**Work to be completed:** Print exactly those lines that run from the beginning of the data to the line bearing "return moulded(name, *recipes[name])", inclusive.

**Available data:**

····················

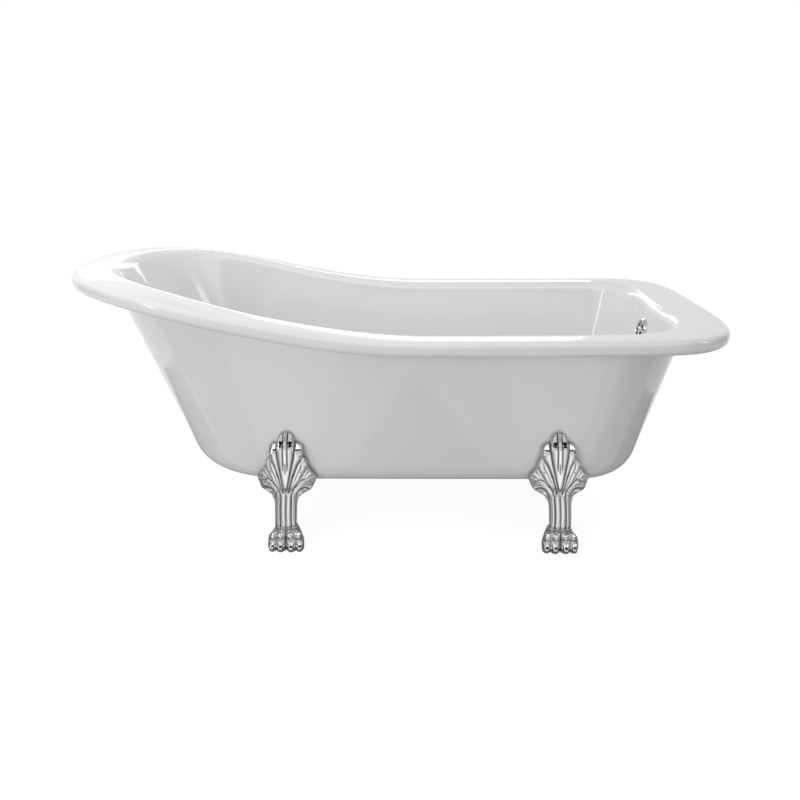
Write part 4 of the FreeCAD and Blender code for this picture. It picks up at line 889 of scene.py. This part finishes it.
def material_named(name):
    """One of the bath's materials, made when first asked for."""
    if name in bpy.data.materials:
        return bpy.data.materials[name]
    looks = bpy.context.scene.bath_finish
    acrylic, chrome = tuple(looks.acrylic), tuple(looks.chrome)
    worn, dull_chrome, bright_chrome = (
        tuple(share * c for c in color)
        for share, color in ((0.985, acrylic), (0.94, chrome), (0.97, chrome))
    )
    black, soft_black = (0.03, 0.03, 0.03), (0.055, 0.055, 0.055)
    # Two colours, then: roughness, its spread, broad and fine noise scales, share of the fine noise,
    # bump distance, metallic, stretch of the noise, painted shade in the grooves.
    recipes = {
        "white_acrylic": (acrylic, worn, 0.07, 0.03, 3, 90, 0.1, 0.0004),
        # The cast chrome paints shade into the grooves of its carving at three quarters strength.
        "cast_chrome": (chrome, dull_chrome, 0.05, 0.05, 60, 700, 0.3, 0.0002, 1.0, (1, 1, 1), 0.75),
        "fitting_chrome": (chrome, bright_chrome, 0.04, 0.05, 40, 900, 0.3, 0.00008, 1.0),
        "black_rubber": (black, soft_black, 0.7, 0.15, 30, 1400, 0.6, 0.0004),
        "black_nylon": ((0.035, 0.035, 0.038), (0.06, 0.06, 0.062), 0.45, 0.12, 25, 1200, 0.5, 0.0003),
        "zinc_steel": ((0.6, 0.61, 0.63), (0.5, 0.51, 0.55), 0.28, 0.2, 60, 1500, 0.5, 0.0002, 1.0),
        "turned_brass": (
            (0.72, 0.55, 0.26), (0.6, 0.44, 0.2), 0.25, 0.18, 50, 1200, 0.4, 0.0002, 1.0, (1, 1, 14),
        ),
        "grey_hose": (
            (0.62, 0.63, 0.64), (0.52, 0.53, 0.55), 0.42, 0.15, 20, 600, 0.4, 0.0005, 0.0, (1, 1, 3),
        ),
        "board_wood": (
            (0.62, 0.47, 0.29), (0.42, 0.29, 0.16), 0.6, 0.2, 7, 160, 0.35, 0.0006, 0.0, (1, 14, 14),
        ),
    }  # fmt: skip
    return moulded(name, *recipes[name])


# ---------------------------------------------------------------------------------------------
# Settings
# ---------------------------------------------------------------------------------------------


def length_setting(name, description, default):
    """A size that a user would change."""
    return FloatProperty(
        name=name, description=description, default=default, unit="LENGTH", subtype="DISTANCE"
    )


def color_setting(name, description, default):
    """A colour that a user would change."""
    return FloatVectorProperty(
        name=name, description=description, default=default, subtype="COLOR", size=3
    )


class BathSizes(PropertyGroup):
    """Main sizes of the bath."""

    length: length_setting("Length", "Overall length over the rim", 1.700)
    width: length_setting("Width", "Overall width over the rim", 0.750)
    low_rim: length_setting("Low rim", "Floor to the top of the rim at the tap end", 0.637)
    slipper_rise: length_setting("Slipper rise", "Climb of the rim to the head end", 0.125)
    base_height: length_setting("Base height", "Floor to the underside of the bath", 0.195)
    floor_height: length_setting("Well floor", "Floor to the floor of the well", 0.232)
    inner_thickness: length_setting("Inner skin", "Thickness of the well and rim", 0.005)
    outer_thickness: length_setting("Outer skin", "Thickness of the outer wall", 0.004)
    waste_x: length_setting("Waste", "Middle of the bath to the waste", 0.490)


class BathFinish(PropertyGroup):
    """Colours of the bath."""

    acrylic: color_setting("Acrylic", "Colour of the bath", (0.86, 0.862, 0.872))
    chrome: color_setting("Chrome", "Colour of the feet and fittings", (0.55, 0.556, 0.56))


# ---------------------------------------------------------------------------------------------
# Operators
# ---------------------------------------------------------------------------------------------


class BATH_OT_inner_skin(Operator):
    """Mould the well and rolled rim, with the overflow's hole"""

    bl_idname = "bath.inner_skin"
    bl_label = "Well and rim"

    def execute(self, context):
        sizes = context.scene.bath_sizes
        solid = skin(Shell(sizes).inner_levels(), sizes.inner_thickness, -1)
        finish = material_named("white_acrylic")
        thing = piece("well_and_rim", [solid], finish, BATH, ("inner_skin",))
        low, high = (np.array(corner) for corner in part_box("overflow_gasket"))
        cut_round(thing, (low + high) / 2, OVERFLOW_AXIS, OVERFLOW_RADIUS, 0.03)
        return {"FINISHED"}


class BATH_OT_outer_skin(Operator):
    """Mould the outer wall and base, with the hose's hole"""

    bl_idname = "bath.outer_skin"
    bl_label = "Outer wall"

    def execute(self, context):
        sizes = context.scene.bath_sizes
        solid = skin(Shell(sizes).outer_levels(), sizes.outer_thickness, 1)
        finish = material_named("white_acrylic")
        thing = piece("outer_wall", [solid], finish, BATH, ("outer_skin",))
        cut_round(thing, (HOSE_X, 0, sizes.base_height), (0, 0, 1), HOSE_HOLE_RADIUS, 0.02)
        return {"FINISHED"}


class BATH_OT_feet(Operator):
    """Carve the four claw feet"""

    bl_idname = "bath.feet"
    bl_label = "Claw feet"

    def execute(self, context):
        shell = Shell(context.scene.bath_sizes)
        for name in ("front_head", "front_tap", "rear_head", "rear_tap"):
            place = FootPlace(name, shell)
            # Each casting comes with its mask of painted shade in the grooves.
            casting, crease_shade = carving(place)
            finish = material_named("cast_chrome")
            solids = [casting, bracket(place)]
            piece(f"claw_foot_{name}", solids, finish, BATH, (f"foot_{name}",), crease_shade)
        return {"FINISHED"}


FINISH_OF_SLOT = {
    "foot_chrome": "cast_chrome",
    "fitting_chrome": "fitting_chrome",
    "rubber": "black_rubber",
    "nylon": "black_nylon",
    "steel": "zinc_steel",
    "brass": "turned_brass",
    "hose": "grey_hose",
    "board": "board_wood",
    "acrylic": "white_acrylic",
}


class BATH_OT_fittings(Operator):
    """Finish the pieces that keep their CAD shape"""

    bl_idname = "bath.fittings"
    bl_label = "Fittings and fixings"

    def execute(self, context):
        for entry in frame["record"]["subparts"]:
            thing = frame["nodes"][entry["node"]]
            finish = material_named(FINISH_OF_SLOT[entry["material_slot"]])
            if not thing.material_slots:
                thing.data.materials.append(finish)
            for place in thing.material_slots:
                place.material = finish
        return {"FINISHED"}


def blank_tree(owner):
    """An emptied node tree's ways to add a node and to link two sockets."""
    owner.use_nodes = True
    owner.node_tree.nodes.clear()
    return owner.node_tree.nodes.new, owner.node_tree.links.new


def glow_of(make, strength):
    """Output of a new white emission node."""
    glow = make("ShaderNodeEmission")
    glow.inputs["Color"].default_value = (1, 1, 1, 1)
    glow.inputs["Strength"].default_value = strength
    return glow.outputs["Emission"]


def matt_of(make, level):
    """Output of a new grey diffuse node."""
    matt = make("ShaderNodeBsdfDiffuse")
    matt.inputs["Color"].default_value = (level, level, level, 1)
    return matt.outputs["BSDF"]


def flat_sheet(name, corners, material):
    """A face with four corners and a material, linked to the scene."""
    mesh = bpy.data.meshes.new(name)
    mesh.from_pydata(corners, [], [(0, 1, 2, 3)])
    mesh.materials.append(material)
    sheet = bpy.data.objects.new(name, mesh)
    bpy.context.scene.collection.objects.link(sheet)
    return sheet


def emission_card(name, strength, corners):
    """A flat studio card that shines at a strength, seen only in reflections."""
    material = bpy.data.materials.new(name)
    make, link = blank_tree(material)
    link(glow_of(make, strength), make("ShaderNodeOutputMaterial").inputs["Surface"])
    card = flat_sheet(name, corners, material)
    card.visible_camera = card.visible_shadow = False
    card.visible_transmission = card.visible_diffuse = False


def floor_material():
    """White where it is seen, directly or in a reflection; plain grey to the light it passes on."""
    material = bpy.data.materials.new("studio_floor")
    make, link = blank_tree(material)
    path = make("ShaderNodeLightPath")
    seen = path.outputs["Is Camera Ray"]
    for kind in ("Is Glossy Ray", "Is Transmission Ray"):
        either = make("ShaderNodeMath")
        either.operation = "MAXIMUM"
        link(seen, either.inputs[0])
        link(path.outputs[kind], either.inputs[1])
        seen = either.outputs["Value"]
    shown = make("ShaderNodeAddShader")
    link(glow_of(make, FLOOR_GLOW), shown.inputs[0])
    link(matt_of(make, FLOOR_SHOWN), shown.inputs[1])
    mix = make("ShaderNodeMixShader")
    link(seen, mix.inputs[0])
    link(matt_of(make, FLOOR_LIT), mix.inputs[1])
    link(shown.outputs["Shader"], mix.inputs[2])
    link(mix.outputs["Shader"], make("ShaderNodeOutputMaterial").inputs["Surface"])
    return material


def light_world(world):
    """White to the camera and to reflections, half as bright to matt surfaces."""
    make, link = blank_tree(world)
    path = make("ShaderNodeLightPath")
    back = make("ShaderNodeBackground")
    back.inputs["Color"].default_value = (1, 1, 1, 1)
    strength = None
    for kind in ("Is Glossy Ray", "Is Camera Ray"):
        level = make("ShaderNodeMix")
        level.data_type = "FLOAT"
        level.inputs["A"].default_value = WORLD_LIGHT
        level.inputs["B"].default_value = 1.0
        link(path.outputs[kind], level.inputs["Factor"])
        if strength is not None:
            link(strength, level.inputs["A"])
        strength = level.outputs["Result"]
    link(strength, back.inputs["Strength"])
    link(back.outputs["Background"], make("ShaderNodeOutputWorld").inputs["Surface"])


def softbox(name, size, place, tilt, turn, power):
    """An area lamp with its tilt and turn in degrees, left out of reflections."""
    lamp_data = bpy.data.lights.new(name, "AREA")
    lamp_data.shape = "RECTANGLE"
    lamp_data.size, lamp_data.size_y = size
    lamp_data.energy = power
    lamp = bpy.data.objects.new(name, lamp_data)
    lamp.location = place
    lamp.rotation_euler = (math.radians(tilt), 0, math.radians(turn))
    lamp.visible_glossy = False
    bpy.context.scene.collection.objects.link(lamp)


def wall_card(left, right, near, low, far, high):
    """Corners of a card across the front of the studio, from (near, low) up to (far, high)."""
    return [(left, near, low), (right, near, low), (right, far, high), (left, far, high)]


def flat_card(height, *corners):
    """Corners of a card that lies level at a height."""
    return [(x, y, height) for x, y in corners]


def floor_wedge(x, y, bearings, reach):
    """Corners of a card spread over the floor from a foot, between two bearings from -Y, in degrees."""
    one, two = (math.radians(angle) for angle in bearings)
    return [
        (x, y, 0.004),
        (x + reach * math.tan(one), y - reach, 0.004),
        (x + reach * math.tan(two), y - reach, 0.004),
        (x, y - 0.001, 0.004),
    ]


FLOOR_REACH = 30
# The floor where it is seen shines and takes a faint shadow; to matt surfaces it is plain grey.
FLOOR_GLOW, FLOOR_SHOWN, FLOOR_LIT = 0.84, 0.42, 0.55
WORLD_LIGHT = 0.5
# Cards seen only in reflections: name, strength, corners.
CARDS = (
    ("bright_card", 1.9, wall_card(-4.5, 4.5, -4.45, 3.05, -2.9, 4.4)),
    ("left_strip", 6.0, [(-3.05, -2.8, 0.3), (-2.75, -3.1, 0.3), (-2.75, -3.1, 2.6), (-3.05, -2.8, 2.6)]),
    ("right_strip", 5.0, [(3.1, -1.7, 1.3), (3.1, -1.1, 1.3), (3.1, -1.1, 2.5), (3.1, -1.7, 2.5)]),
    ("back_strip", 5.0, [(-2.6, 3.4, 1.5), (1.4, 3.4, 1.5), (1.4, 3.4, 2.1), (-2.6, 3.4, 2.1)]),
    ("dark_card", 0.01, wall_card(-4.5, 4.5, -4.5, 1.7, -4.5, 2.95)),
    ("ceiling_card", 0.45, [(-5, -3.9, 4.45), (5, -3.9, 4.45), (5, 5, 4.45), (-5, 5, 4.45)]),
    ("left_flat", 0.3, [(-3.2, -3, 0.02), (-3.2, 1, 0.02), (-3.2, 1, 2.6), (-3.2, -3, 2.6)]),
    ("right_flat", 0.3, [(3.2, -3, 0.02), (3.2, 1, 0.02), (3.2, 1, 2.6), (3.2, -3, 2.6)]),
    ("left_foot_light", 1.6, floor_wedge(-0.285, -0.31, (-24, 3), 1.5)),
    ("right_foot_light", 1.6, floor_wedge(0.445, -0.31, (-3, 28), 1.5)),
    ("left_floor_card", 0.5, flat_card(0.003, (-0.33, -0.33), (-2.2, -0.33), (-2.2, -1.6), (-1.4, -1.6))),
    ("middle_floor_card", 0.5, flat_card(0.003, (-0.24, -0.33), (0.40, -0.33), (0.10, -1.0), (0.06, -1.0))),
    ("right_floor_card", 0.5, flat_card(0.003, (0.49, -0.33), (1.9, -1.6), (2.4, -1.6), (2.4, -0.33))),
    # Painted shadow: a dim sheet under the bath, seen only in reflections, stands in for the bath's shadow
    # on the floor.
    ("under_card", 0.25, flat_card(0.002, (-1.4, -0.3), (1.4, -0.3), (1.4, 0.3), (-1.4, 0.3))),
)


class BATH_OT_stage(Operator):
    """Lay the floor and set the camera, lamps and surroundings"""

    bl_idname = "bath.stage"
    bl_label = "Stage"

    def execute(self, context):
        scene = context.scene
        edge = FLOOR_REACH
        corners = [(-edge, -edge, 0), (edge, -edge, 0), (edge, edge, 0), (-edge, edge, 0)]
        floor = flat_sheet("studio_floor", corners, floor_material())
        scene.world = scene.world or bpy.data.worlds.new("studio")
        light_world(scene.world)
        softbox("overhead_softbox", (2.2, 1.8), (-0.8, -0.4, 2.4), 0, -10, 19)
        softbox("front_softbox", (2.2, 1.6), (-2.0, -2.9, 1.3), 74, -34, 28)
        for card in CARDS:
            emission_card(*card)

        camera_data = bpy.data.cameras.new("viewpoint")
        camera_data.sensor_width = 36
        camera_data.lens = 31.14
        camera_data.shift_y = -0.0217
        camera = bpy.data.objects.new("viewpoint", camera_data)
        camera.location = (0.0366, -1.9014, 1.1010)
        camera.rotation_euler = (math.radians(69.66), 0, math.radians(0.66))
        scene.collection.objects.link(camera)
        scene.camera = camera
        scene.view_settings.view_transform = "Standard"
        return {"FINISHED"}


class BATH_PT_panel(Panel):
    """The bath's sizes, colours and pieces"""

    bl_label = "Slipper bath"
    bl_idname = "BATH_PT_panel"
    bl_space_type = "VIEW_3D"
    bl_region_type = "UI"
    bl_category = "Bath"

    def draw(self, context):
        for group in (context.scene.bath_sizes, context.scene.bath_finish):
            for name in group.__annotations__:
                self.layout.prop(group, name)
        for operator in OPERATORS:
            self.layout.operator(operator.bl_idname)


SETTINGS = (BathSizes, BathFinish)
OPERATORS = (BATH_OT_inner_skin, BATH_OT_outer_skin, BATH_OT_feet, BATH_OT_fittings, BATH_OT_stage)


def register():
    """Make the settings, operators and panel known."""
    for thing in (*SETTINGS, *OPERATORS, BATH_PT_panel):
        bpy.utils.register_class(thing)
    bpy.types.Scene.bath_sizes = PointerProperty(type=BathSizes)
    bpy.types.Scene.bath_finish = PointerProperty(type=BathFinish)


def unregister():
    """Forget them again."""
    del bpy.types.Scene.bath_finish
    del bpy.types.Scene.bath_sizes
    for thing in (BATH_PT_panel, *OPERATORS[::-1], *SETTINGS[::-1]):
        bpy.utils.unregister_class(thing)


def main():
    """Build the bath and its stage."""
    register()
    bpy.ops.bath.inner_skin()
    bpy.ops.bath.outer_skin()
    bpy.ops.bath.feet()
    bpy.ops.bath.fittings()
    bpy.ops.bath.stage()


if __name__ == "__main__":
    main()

····················

**Result of the task:**
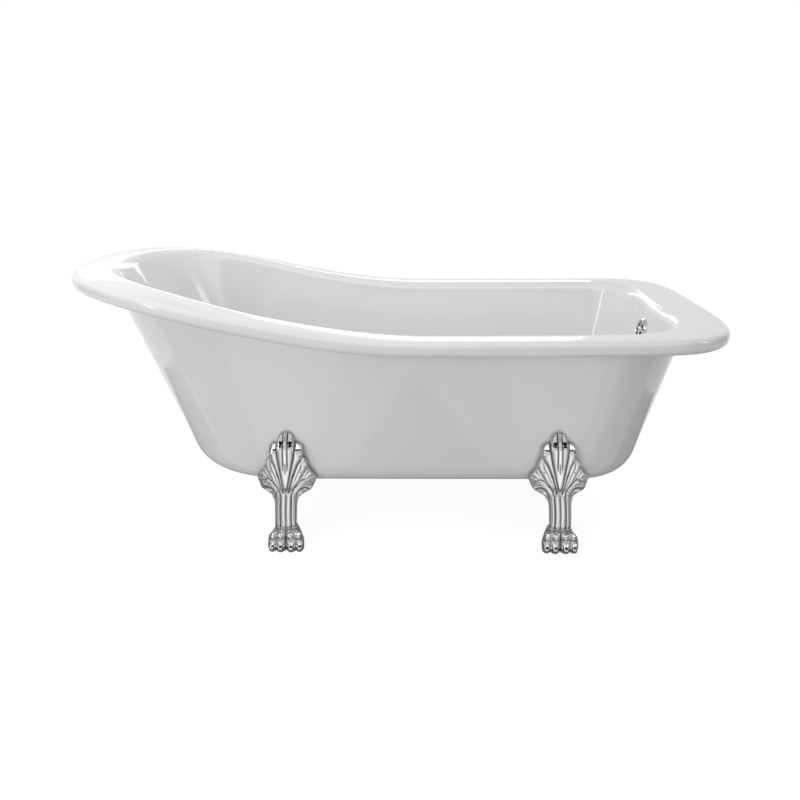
Write part 4 of the FreeCAD and Blender code for this picture. It picks up at line 889 of scene.py. This part finishes it.
def material_named(name):
    """One of the bath's materials, made when first asked for."""
    if name in bpy.data.materials:
        return bpy.data.materials[name]
    looks = bpy.context.scene.bath_finish
    acrylic, chrome = tuple(looks.acrylic), tuple(looks.chrome)
    worn, dull_chrome, bright_chrome = (
        tuple(share * c for c in color)
        for share, color in ((0.985, acrylic), (0.94, chrome), (0.97, chrome))
    )
    black, soft_black = (0.03, 0.03, 0.03), (0.055, 0.055, 0.055)
    # Two colours, then: roughness, its spread, broad and fine noise scales, share of the fine noise,
    # bump distance, metallic, stretch of the noise, painted shade in the grooves.
    recipes = {
        "white_acrylic": (acrylic, worn, 0.07, 0.03, 3, 90, 0.1, 0.0004),
        # The cast chrome paints shade into the grooves of its carving at three quarters strength.
        "cast_chrome": (chrome, dull_chrome, 0.05, 0.05, 60, 700, 0.3, 0.0002, 1.0, (1, 1, 1), 0.75),
        "fitting_chrome": (chrome, bright_chrome, 0.04, 0.05, 40, 900, 0.3, 0.00008, 1.0),
        "black_rubber": (black, soft_black, 0.7, 0.15, 30, 1400, 0.6, 0.0004),
        "black_nylon": ((0.035, 0.035, 0.038), (0.06, 0.06, 0.062), 0.45, 0.12, 25, 1200, 0.5, 0.0003),
        "zinc_steel": ((0.6, 0.61, 0.63), (0.5, 0.51, 0.55), 0.28, 0.2, 60, 1500, 0.5, 0.0002, 1.0),
        "turned_brass": (
            (0.72, 0.55, 0.26), (0.6, 0.44, 0.2), 0.25, 0.18, 50, 1200, 0.4, 0.0002, 1.0, (1, 1, 14),
        ),
        "grey_hose": (
            (0.62, 0.63, 0.64), (0.52, 0.53, 0.55), 0.42, 0.15, 20, 600, 0.4, 0.0005, 0.0, (1, 1, 3),
        ),
        "board_wood": (
            (0.62, 0.47, 0.29), (0.42, 0.29, 0.16), 0.6, 0.2, 7, 160, 0.35, 0.0006, 0.0, (1, 14, 14),
        ),
    }  # fmt: skip
    return moulded(name, *recipes[name])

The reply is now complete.